La particularidad uruguaya responde también a su historia. La laicidad es un rasgo central de la identidad nacional. Según Da Costa, Uruguay no se parece a ningún otro país en términos de su proporción de personas ateas. El ateísmo, en este contexto, se transmite dentro de las familias, posee patrones culturales propios e incluso cuenta con una cierta institucionalidad. Se trata de un fenómeno estable que forma parte del entramado cultural del país, aunque su evolución futura sigue siendo incierta.
México, en cambio, ha experimentado una separación más compleja entre Iglesia y Estado. En 2010, había 5.3 millones de personas sin religión; para 2020, esa cifra aumentó a 9.5 millones. La generación Z, compuesta por personas de entre 15 y 29 años, es la que más se distancia de las instituciones religiosas, seguida por los millennials, cuyas edades oscilan entre los 30 y 44 años. A pesar de este alejamiento, la religión católica continúa siendo la más practicada en el país. Según el Instituto Nacional de Estadística y Geografía (INEGI), en 2020 más de 90 millones de personas se identificaban como católicas, mientras que más de 16 millones pertenecían a otras religiones.

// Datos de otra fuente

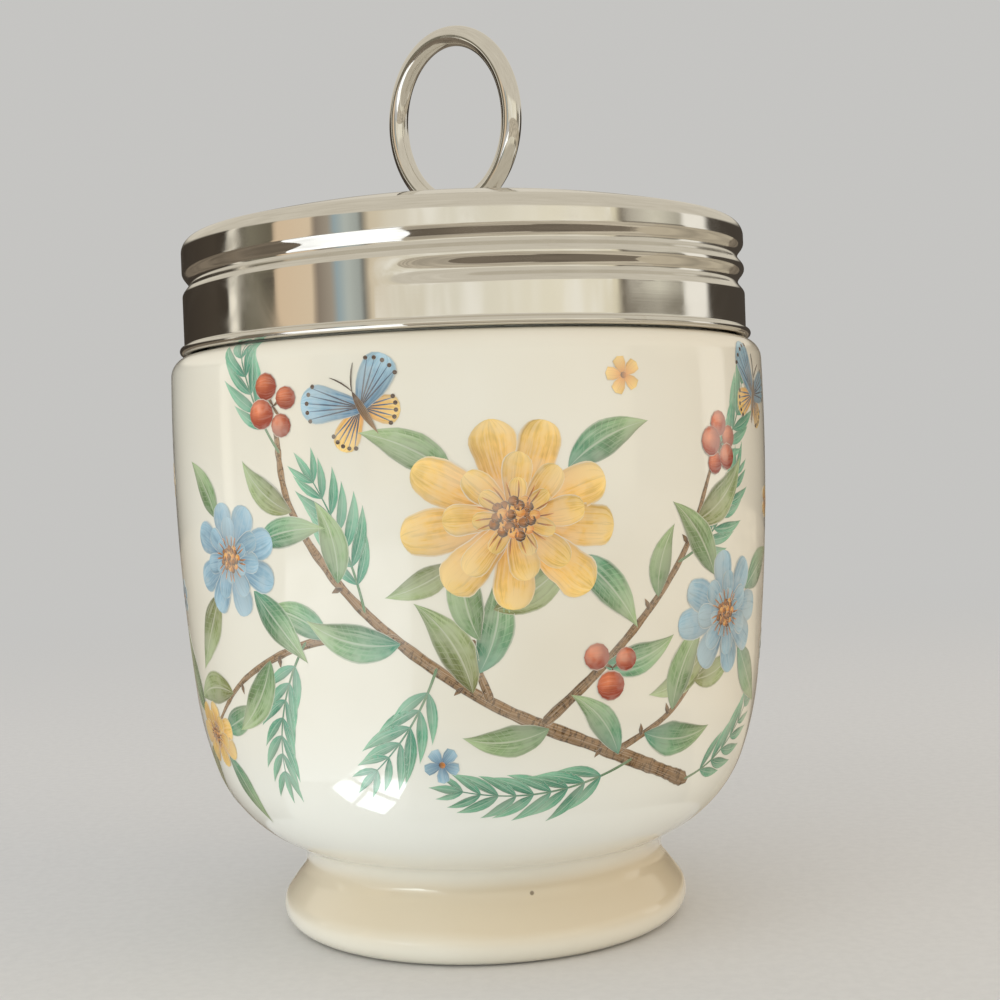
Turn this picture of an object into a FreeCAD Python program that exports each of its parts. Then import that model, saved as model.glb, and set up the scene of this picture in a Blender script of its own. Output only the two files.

Las diferencias dentro del mismo país también son notables. El Estado de México concentra la mayor cantidad de personas ateas o agnósticas, seguido por la Ciudad de México, Chiapas, Baja California y Veracruz. A pesar de estas cifras, la mayoría de la población mexicana mantiene algún tipo de relación con lo sagrado, ya sea desde perspectivas teísta, deísta o panteísta. En este contexto, el Dios trinitario del catolicismo continúa siendo la figura con más seguidores.
Los cambios en las creencias no solo repercuten en lo social, sino también en el plano emocional. La encuesta Generaciones y Género de 2023, realizada por la Universidad de la República, mostró que quienes tienen alguna afiliación religiosa tienden a reportar un mayor nivel de satisfacción con la vida que quienes no la poseen. Este hallazgo resulta especialmente importante al analizar la elevada tasa de suicidios en Uruguay, que es más del doble del promedio regional y una de las más altas a nivel mundial. Entre 2022 y 2025, 2,351 personas se quitaron la vida, según datos del Instituto Nacional de Estadística (INE).

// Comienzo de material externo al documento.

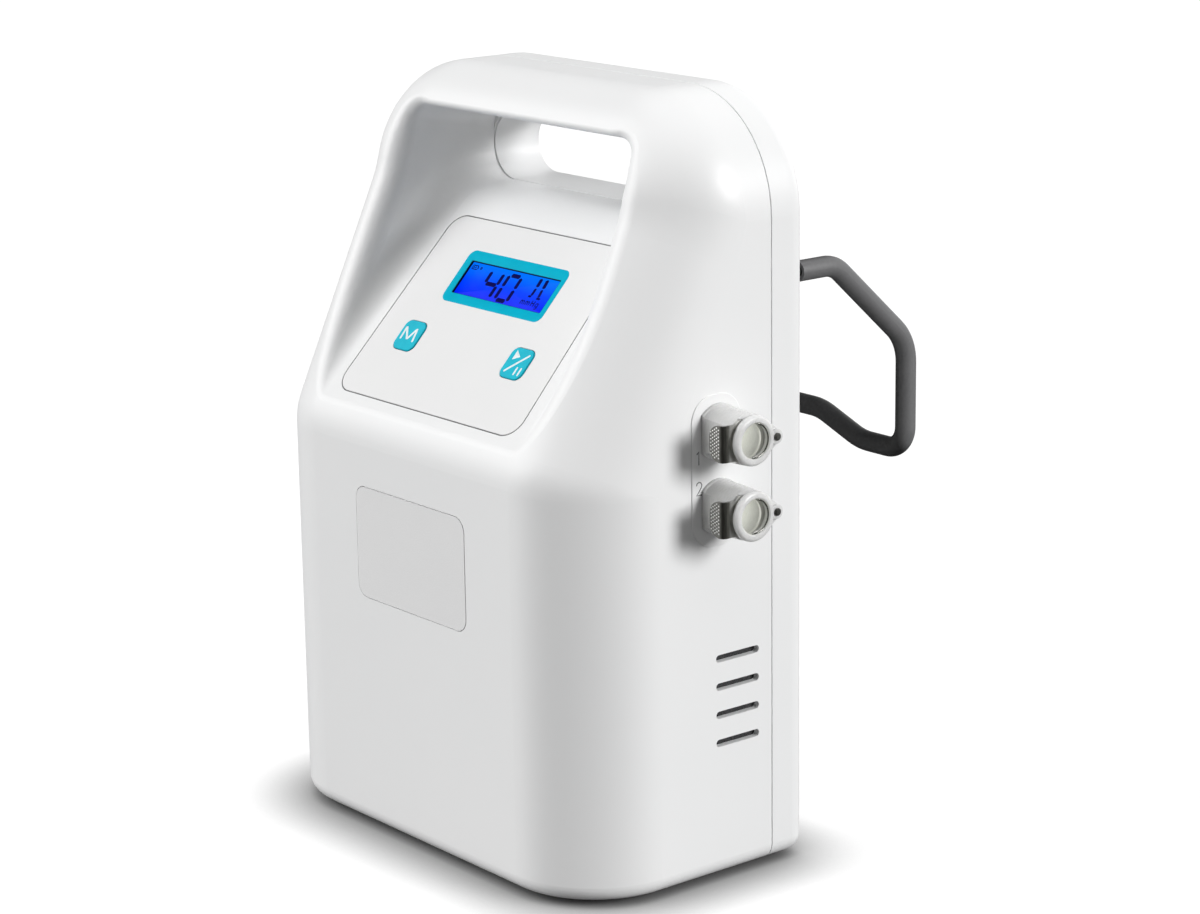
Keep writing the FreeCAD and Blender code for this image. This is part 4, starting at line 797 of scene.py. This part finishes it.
def latch_leaf(number, finish):
    """Bow spring behind a thumb tab.  Its line lies on the body's flat and stands off it by a
    raised cosine, up to where the pressed tab comes; a thin rounded section is carried along it,
    square to its slope, and closed to a point at both ends."""
    share = np.pad(np.linspace(0, 1, 33), 1, mode="edge")[:, None]
    rise = BOW_RISE * (1 - np.cos(2 * math.pi * share)) / 2
    slope = BOW_RISE * math.pi / BOW_LONG * np.sin(2 * math.pi * share)
    steep = np.sqrt(1 + slope ** 2)
    closed = np.ones(len(share))
    closed[[0, -1]] = 0.0
    section = rounded_loop(LEAF_THICK / 2, LEAF_WIDE / 2, LEAF_EDGE, arc=4)
    across, up = closed[:, None] * section[:, 0], closed[:, None] * section[:, 1]
    x = BOW_FROM_X + BOW_LONG * share - slope / steep * across
    y = LATCH_FLAT_Y - LEAF_THICK / 2 - rise - 1 / steep * across
    z = PORT_Z[number - 1] + up
    bow = np.stack((x, y, z), axis=-1) * MM
    made = make_piece("latch_%d_leaf" % number, [bow], "housing", finish)
    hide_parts("latch_%d_spring" % number)


MOUTH_WIRE_R = 5.88        # of the wire's centre line
MOUTH_WIRE_RADIUS = 0.30     # radius of the wire
MOUTH_WIRE_DEEP = 0.65     # behind the ring's face
MOUTH_WIRE_FROM = 78.0     # degrees round from the back, upwards
MOUTH_WIRE_TO = -105.0


def bore_mouth_wire(number, finish):
    """Dark wire just inside a coupling's mouth: an open ring.  Its centre line is an arc of a
    circle round the bore's axis; the wire round it is a circle whose radius is held along the arc
    and eased to nothing by a quarter circle at both ends."""
    share = np.linspace(0, 1, 61)
    turn = np.radians(MOUTH_WIRE_FROM + (MOUTH_WIRE_TO - MOUTH_WIRE_FROM) * share)
    along = share * MOUTH_WIRE_R * math.radians(MOUTH_WIRE_FROM - MOUTH_WIRE_TO)
    to_end = np.clip(np.minimum(along, along[-1] - along) / (2 * MOUTH_WIRE_RADIUS), 0, 1)
    wire = MOUTH_WIRE_RADIUS * np.sqrt(1 - (1 - to_end) ** 2)
    round_wire = np.linspace(0, 2 * math.pi, 13)[:-1]
    radius = MOUTH_WIRE_R + wire[:, None] * np.cos(round_wire)
    x = RING_FACE_X - MOUTH_WIRE_DEEP + wire[:, None] * np.sin(round_wire)
    y = PORT_Y + radius * np.cos(turn)[:, None]
    z = PORT_Z[number - 1] + radius * np.sin(turn)[:, None]
    ring = np.stack((x, y, z), axis=-1) * MM
    make_piece("coupling_%d_retainer" % number, [ring], "housing", finish)


def tapered_loop(growth):
    """Centres and outward directions round the panel film's outline.  Each corner is an arc about
    a centre one radius inside both of its sides, from one side's direction to the next; the left
    half is the right one mirrored."""
    lean = math.atan((FILM_FOOT_HALF - FILM_TOP_HALF) / FILM_LONG)
    radius = FILM_CORNER + growth
    rows = []
    for v, first, last in ((-growth + radius, -math.pi / 2, lean),
                           (FILM_LONG + growth - radius, lean, math.pi / 2)):
        side = FILM_FOOT_HALF + growth - math.tan(lean) * (v + growth)
        angle = np.linspace(first, last, 13)
        centre = np.array((side - radius / math.cos(lean), v))
        rows.append(np.column_stack((centre + radius * np.column_stack((np.cos(angle),
                                                                        np.sin(angle))), angle)))
    right = np.concatenate(rows)
    left = right[::-1] * np.array((-1, 1, -1)) + np.array((0, 0, math.pi))
    loop = np.concatenate((right, left))
    return loop[:, :2], np.column_stack((np.cos(loop[:, 2]), np.sin(loop[:, 2])))


# a dark bead that paints the groove's shade
SHADE_BEAD_OUT = 0.25          # middle of the bead, outside the film's edge
SHADE_BEAD_R = 0.235
SHADE_BEAD_LEVEL = -0.33


def groove_shade_bead(finish):
    """Dark bead in the groove round the panel film, standing as painted shade for it: a circle
    carried round the outline, half a groove outside the film, sunk so that its crown stays just
    under the film's face."""
    centre, outward = tapered_loop(SHADE_BEAD_OUT)
    turn = np.linspace(0, 2 * math.pi, 11)[:-1]
    flat = centre[:, None, :] + outward[:, None, :] * (SHADE_BEAD_R * np.cos(turn))[None, :, None]
    level = np.broadcast_to(SHADE_BEAD_LEVEL + SHADE_BEAD_R * np.sin(turn), flat.shape[:2])
    bead = np.concatenate((flat, level[..., None]), axis=-1)
    make_piece("panel_film_groove_shade", [onto_panel(bead)], "housing", finish,
               wrap_rows=True)


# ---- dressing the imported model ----
def dress(finish, *nodes):
    """One finish in place of whatever the named solids carried."""
    for name in nodes:
        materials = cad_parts[name].data.materials
        materials.clear()
        materials.append(finish)


def dress_all():
    """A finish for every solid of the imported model, from the case inwards."""
    dress(case_finish(), "front_housing", "rear_housing")
    dress(badge_finish(), "badge_plate")
    dress(panel_film_finish(), "control_overlay")
    dress(window_ink_finish(), "lcd_window")
    dress(key_ink_finish(), "mode_key", "start_key")
    dress(port_plate_finish(), "port_plate")
    dress(coupling_finish(1), "coupling_1_body")
    dress(coupling_finish(2), "coupling_2_body")
    dress(latch_finish(), "latch_1_plate", "latch_2_plate")
    dress(brushed("pin_dark_steel", (0.16, 0.16, 0.15), (0.07, 0.07, 0.065), rough=(0.3, 0.5),
                  stretch=(500, 3000, 3000)), "latch_pins")
    dress(brushed("screw_zinc_steel", (0.50, 0.50, 0.49), (0.33, 0.33, 0.32),
                  stretch=(2500, 200, 2500)),
          "case_screws", "board_screws", "bracket_screws", "chassis_screws")
    dress(brushed("nickel_plate", (0.66, 0.64, 0.60), (0.50, 0.48, 0.45), rough=(0.2, 0.34)),
          "coupling_nuts", "inlet_nut", "solenoid_valves")
    dress(brushed("motor_can_steel", (0.46, 0.46, 0.46), (0.32, 0.32, 0.32),
                  stretch=(40, 900, 900)), "pump_motor")
    dress(brushed("hook_black_enamel", (0.030, 0.030, 0.032), (0.018, 0.018, 0.02),
                  rough=(0.3, 0.45), stretch=(700, 700, 700)), "hook_rod")
    dress(sleeve_finish(), "hook_sleeve")
    dress(moulded("bracket_grey_nylon", (0.20, 0.205, 0.21), (0.165, 0.17, 0.175),
                  rough=(0.42, 0.55), grain=1500.0, patch=60.0), "hook_brackets")
    dress(moulded("black_rubber_feet", (0.018, 0.018, 0.018), (0.010, 0.010, 0.010),
                  rough=(0.6, 0.8), grain=1100.0, deep=0.00008, strength=0.4, patch=80.0),
          "rubber_feet", "coupling_washers")
    dress(moulded("soft_grommet_rubber", (0.09, 0.09, 0.09), (0.06, 0.06, 0.06), rough=(0.6, 0.75),
                  grain=900.0, deep=0.00006, strength=0.3, patch=90.0), "pump_grommets")
    dress(foam_finish(), "vent_filter")
    dress(moulded("black_nylon", (0.020, 0.020, 0.021), (0.013, 0.013, 0.014), rough=(0.35, 0.5),
                  grain=1500.0, patch=70.0),
          "switch_body", "power_rocker", "power_inlet", "key_switches", "buzzer",
          "pressure_sensor")
    dress(moulded("grey_nylon", (0.36, 0.365, 0.37), (0.30, 0.305, 0.31), rough=(0.45, 0.6),
                  grain=1200.0, patch=40.0),
          "chassis_plate", "pump_cradle", "pump_head", "valve_manifold")
    dress(moulded("display_module_frame", (0.035, 0.036, 0.038), (0.025, 0.026, 0.028),
                  rough=(0.35, 0.5), grain=2000.0, patch=90.0), "lcd_module")
    dress(board_finish(), "control_board", "main_board")
    dress(wrap_finish(), "battery_pack")
    dress(hose_finish(), "feed_hose", "port_1_hose", "port_2_hose")


def add_pieces():
    """The pieces that the solids leave out, and the leaf springs' finish on the solid ones too."""
    display_window(window_ink_finish())
    # the opening's wall, near black as painted shade
    display_opening_wall(opening_shade_finish())
    display_glass(backlight_finish())
    display_figures(segment_finish())
    key_signs(white_ink_finish())
    port_figures(grey_ink_finish())
    # a dark bead as painted shade in the groove round the film
    groove_shade_bead(groove_shade_finish())
    # the pips' lighter copy of the tab's stainless is a painted highlight
    pips = brushed("pip_painted_highlight_stainless", (0.80, 0.80, 0.78), (0.62, 0.62, 0.60))
    wire = brushed("mouth_dark_wire", (0.30, 0.30, 0.28), (0.14, 0.14, 0.13),
                   rough=(0.15, 0.25))
    leaf = brushed("leaf_spring_stainless", (0.60, 0.59, 0.57), (0.40, 0.39, 0.37))
    dress(leaf, "latch_1_spring", "latch_2_spring")
    for number in (1, 2):
        thumb_pips(number, pips)
        latch_leaf(number, leaf)
        bore_mouth_wire(number, wire)


# ---- studio ----
CAMERA_LENS = 97.503
CAMERA_SENSOR = 36
CAMERA_TURNS = (51.01, -14.33, -0.83)            # yaw, pitch and roll in degrees
CAMERA_PLACE = (0.89875, -0.69286, 0.42741)      # metres

# name, the way it shines, how many degrees wide it looks, and its strength
SOFT_LIGHTS = (("right_behind", (-1.0, -0.44, -0.42), 24, 2.95),
               ("front_left", (0.75, 1.0, -0.62), 50, 3.0),
               ("behind", (0.25, -1.0, -0.35), 60, 0.9),
               ("overhead", (-0.1, 0.05, -1.0), 70, 0.5))
SURROUNDINGS = 0.13      # strength of the light from all round
PAPER_WIDE = 8           # metres
PAPER_GLOW = 0.88
PAPER_SHADE_REACH = 0.026        # metres over which the pump hides the sky from the paper


def place_camera():
    """The camera looks along its yaw and pitch; right is level, up is square to both, and the
    roll turns right and up about the way it looks."""
    camera = bpy.data.cameras.new("camera")
    camera.lens = CAMERA_LENS
    camera.sensor_width = CAMERA_SENSOR
    camera.clip_end = 20
    eye = bpy.data.objects.new("camera", camera)
    bpy.context.scene.collection.objects.link(eye)
    yaw, pitch, roll = (math.radians(turn) for turn in CAMERA_TURNS)
    forward = Vector((-math.sin(yaw) * math.cos(pitch), math.cos(yaw) * math.cos(pitch),
                      math.sin(pitch)))
    right = Vector((forward.y, -forward.x, 0)).normalized()
    up = right.cross(forward)
    level = right * math.cos(roll) + up * math.sin(roll)
    above = up * math.cos(roll) - right * math.sin(roll)
    x, y, z = CAMERA_PLACE
    eye.matrix_world = Matrix((
        (level.x, above.x, -forward.x, x),
        (level.y, above.y, -forward.y, y),
        (level.z, above.z, -forward.z, z),
        (0, 0, 0, 1)))
    bpy.context.scene.camera = eye


def soft_sky(name, toward, width_degrees, strength):
    """A light so broad and far off that it falls evenly everywhere; toward is its direction."""
    lamp = bpy.data.lights.new(name, "SUN")
    lamp.angle = math.radians(width_degrees)
    lamp.energy = strength
    stand = bpy.data.objects.new(name, lamp)
    stand.rotation_euler = Vector(toward).to_track_quat("-Z", "Y").to_euler()
    bpy.context.scene.collection.objects.link(stand)


def paper_finish():
    """White paper: a faint drift of shade, and a glow that only direct sight of it gets, so it
    reads white without throwing light back up at the pump.  The glow fades where the pump stands
    over the paper, by the square of how open the sky is there."""
    made = Finish("paper_floor", Roughness=0.95, Specular_IOR_Level=0.1)
    made.colour(made.shades(made.noise(3.0), ((0.3, (0.15, 0.15, 0.15)),
                                              (0.7, (0.16, 0.16, 0.16)))))
    path = made.add("ShaderNodeLightPath")
    made.shader.inputs["Emission Color"].default_value = (1, 1, 1, 1)
    sky = made.add("ShaderNodeAmbientOcclusion")
    sky.inputs["Distance"].default_value = PAPER_SHADE_REACH
    glow = made.sums("MULTIPLY", made.sums("POWER", sky.outputs["AO"], 2.0), PAPER_GLOW)
    made.join(made.sums("MULTIPLY", path.outputs["Is Camera Ray"], glow),
              made.shader.inputs["Emission Strength"])
    return made.material


def build_studio():
    """White surroundings, a pale floor, broad lights from the front left, from behind and
    overhead, and a firmer one from behind on the right."""
    scene = bpy.context.scene
    scene.view_settings.view_transform = "Standard"
    world = bpy.data.worlds.new("studio")
    world.use_nodes = True
    tree = world.node_tree
    around = tree.nodes["Background"]
    around.inputs["Color"].default_value = (1, 1, 1, 1)
    around.inputs["Strength"].default_value = SURROUNDINGS
    seen = tree.nodes.new("ShaderNodeBackground")
    seen.inputs["Color"].default_value = (1, 1, 1, 1)
    seen.inputs["Strength"].default_value = 1.0
    pick = tree.nodes.new("ShaderNodeMixShader")
    path = tree.nodes.new("ShaderNodeLightPath")
    tree.links.new(path.outputs["Is Camera Ray"], pick.inputs["Fac"])
    tree.links.new(around.outputs[0], pick.inputs[1])
    tree.links.new(seen.outputs[0], pick.inputs[2])
    tree.links.new(pick.outputs[0], tree.nodes["World Output"].inputs["Surface"])
    scene.world = world

    bpy.ops.mesh.primitive_plane_add(size=PAPER_WIDE)
    floor = bpy.context.object
    floor.name = "floor"
    floor.data.materials.append(paper_finish())
    for light in SOFT_LIGHTS:
        soft_sky(*light)


dress_all()
add_pieces()
place_camera()
build_studio()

Este vínculo parece respaldar las observaciones de Émile Durkheim, quien indicó que, en proporción, quienes no practican ninguna religión presentan una mayor propensión al suicidio. Según Da Costa, esto no significa que la religión sea una protección absoluta contra el suicidio, pero sí brinda un sentido de cohesión social, pertenencia y apoyo simbólico para enfrentar el sufrimiento.
La necesidad de una estructura simbólica también puede verse en el modo en que las generaciones jóvenes han resignificado su relación con lo espiritual. De acuerdo con el doctor Fabián Acosta Rico, investigador de la Universidad del Valle de Atemajac (UNIVA), en Guadalajara, las y los jóvenes mexicanos, al igual que en otros contextos occidentales, tienden a alejarse de las religiones tradicionales. A diferencia de sus abuelos, que crecieron bajo una fuerte influencia de lo sagrado, las nuevas generaciones encuentran espacios de sentido en el centro comercial, el gimnasio, las redes sociales, los videojuegos o las plataformas de entretenimiento.
Aunque algunos pensadores como Michel Onfray, Sigmund Freud, Karl Marx y Friedrich Nietzsche han adoptado posturas críticas hacia la religión —considerándola mala y perniciosa, una patología colectiva o un instrumento de dominación—, la necesidad de creer no ha desaparecido. Desde el siglo XIX se pensaba que el avance científico y tecnológico conduciría al declive de lo religioso; sin embargo, esta expectativa no se ha cumplido plenamente.
La palabra religión proviene del latín relegere, que significa “agrupar”, lo que pone en evidencia su función social. Desde la perspectiva sociológica, la religión cumple un papel fundamental en la integración de las comunidades. Se puede definir como un sistema coherente de creencias, prácticas y valores centrados en lo sagrado. Estos sistemas se manifiestan a través de rituales, textos sagrados, comunidades de creyentes y experiencias espirituales, ofreciendo así una interpretación del mundo y un marco ético que orienta la conducta humana.
En última instancia, las creencias no son solo convicciones individuales. Reflejan historias colectivas, geografías particulares y dimensiones emocionales. Uruguay y México demuestran que existen múltiples formas de relacionarse con lo sagrado, siempre en diálogo con las transformaciones sociales. En tiempos de incertidumbre, la búsqueda de sentido sigue siendo una fuerza vital. Aunque cambien sus formas, el deseo humano de creer, pertenecer y encontrar propósito permanece. Tal vez el futuro no esté marcado por el fin de la fe ni por su retorno tradicional, sino por una espiritualidad plural y cambiante que acompañe a cada generación en su propio camino.